* **What is expected**: Write the material out again exactly.

* **Data lines**:
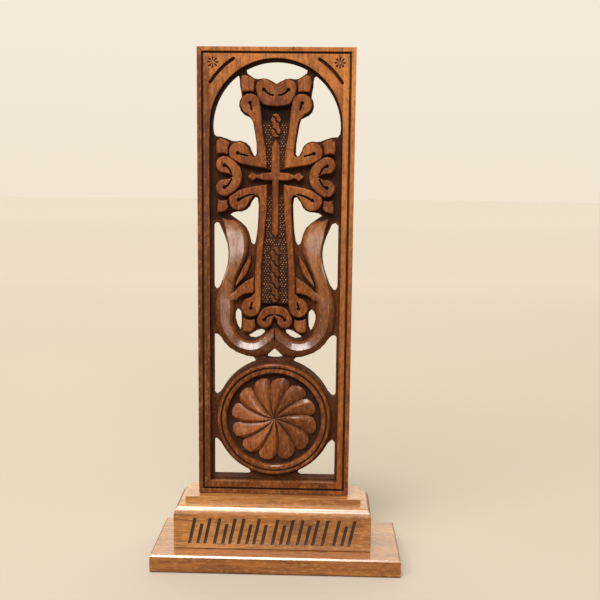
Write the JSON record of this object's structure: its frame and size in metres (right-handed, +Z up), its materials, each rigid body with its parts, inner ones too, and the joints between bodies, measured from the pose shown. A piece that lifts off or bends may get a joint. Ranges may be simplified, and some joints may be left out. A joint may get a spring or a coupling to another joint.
{
  "type": "carved wooden khachkar",
  "caption": "Openwork carved wooden board with an arched cross over leaf scrolls and a whirl rosette, set upright on a moulded block and a plain bottom plate.",
  "frame": {"origin": "middle of the underside of the bottom plate", "axes": "+Z up along the board's height, +X to the right seen from the front, the carved face towards -Y"},
  "size_m": [0.097, 0.038, 0.2],
  "materials": {
    "walnut": "dark reddish brown, satin varnish, nearly black stain in the ground of the carving",
    "honey_wood": "honey brown, streaked grain along the block, satin varnish",
    "russet_wood": "reddish tan, fine grain along the plate, satin varnish"
  },
  "bodies": {
    "root": {"khachkar_panel": "walnut", "base_block": "honey_wood", "base_plate": "russet_wood"}
  },
  "joints": []
}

* **Written solution**:
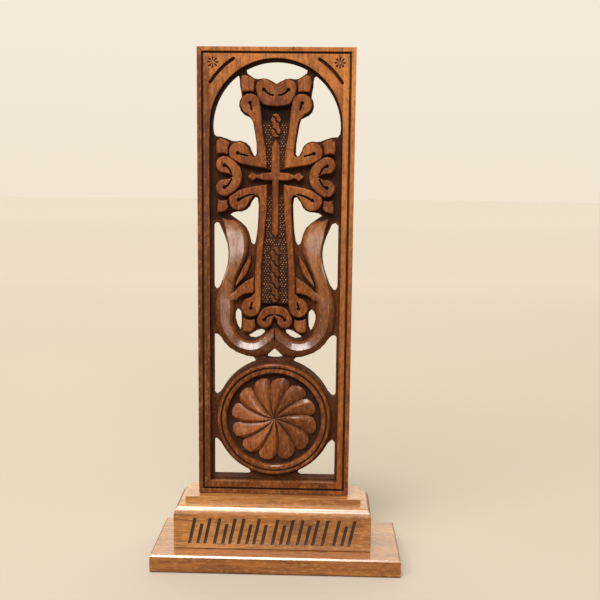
Write the JSON record of this object's structure: its frame and size in metres (right-handed, +Z up), its materials, each rigid body with its parts, inner ones too, and the joints between bodies, measured from the pose shown. A piece that lifts off or bends may get a joint. Ranges may be simplified, and some joints may be left out. A joint may get a spring or a coupling to another joint.
{
  "type": "carved wooden khachkar",
  "caption": "Openwork carved wooden board with an arched cross over leaf scrolls and a whirl rosette, set upright on a moulded block and a plain bottom plate.",
  "frame": {"origin": "middle of the underside of the bottom plate", "axes": "+Z up along the board's height, +X to the right seen from the front, the carved face towards -Y"},
  "size_m": [0.097, 0.038, 0.2],
  "materials": {
    "walnut": "dark reddish brown, satin varnish, nearly black stain in the ground of the carving",
    "honey_wood": "honey brown, streaked grain along the block, satin varnish",
    "russet_wood": "reddish tan, fine grain along the plate, satin varnish"
  },
  "bodies": {
    "root": {"khachkar_panel": "walnut", "base_block": "honey_wood", "base_plate": "russet_wood"}
  },
  "joints": []
}